At the same time, Frank confirms the accuracy of the video (while objecting to Bruno’s being filmed without granting permission) by noting that Bruno was “describing one example of our inclusive, LGBTQ+ affirming, and comprehensive approach to sex education.” He did not include that Parker’s “comprehensive” approach included instructions on “queer sex” and playing with sex toys in class while adults looked on. Instead, he doubled down: “Parker administrators and Parker’s Board of Trustees support Parker’s programming, the strength and inclusivity of our curriculum, and the dedicated and talented faculty and staff that teach it.”
Frank thus claims simultaneously that the videos are “deceptively edited” but defends the content being described in said videos; he also insists that the programming that attracted such backlash has the support of everyone in charge. For Frank, Bruno, and Parker’s higher-ups, “inclusivity” means “handing out sex toys to students” and spending a week doing what amounts to grooming. (If literally instructing children in how to use butt plugs is not grooming, then nothing is, regardless of how much gaslighting the LGBT movement attempts to unleash on this issue).

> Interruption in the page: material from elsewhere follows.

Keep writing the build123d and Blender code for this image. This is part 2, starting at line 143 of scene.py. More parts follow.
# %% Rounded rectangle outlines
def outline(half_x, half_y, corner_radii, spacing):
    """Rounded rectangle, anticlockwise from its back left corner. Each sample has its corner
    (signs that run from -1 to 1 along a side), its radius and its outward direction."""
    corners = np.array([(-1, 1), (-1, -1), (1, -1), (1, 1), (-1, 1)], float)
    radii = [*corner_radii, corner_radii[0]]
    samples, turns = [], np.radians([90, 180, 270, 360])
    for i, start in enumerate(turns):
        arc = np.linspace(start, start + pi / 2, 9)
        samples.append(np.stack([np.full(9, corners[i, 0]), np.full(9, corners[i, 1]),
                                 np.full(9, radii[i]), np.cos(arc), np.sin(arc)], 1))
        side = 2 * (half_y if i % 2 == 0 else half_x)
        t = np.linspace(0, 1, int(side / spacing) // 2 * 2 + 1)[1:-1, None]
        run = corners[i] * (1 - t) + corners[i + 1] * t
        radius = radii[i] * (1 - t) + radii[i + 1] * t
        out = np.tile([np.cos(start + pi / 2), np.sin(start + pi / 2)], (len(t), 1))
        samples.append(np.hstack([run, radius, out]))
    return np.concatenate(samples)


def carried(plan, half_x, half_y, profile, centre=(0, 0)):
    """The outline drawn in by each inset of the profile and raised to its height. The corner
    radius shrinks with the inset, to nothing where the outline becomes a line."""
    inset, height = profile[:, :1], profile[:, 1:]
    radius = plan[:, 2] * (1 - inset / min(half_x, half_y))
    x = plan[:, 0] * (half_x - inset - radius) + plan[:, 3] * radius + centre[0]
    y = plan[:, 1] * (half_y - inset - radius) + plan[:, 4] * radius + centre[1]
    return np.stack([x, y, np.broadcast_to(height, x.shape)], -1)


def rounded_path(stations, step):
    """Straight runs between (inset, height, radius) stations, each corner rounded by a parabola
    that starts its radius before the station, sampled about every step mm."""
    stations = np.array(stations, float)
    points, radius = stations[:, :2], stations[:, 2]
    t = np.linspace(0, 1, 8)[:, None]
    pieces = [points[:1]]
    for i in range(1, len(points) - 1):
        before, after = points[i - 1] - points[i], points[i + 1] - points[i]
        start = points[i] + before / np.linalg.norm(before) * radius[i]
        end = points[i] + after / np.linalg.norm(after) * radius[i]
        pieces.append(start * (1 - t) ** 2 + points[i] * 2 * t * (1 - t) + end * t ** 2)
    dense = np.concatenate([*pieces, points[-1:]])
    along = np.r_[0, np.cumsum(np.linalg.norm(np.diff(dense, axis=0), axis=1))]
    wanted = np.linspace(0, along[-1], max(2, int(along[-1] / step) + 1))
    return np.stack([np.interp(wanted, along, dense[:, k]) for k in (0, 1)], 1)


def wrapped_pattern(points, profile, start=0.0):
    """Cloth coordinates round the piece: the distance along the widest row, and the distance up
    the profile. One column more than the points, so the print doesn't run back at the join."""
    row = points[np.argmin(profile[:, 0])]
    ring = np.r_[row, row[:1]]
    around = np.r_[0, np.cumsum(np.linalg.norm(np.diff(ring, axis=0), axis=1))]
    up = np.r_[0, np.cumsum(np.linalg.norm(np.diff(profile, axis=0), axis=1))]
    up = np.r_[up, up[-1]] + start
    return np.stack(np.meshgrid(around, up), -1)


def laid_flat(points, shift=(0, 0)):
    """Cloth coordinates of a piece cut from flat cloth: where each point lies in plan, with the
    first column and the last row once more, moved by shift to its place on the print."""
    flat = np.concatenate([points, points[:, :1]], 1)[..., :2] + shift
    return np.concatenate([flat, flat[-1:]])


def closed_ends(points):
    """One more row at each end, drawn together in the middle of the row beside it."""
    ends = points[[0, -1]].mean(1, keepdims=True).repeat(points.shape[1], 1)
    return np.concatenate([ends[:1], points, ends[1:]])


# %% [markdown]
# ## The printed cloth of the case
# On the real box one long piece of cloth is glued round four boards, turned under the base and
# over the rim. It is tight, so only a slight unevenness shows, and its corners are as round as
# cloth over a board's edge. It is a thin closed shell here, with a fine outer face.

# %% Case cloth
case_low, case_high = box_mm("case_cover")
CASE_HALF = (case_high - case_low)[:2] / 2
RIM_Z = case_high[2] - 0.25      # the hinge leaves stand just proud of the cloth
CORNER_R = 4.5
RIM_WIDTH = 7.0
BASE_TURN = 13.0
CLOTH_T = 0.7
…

Many of us have been sounding the alarm on the sexualization of children for several years now, noting that this has always been the goal of the sexual revolutionaries right from the beginning. Stories like this are important because they highlight not only that it is happening, but that when confronted with evidence that it is happening, those who are perpetrating the grooming insist that they are only doing good work in the service of inclusivity and tolerance—while those exposing the grooming are mean, “far-right” hatchet artists. If “far-right” means opposing handing out sex toys to kids, I think that category includes far, far more people than Parker’s elites might suspect. They are trying to gaslight us. They should not be allowed to get away with it.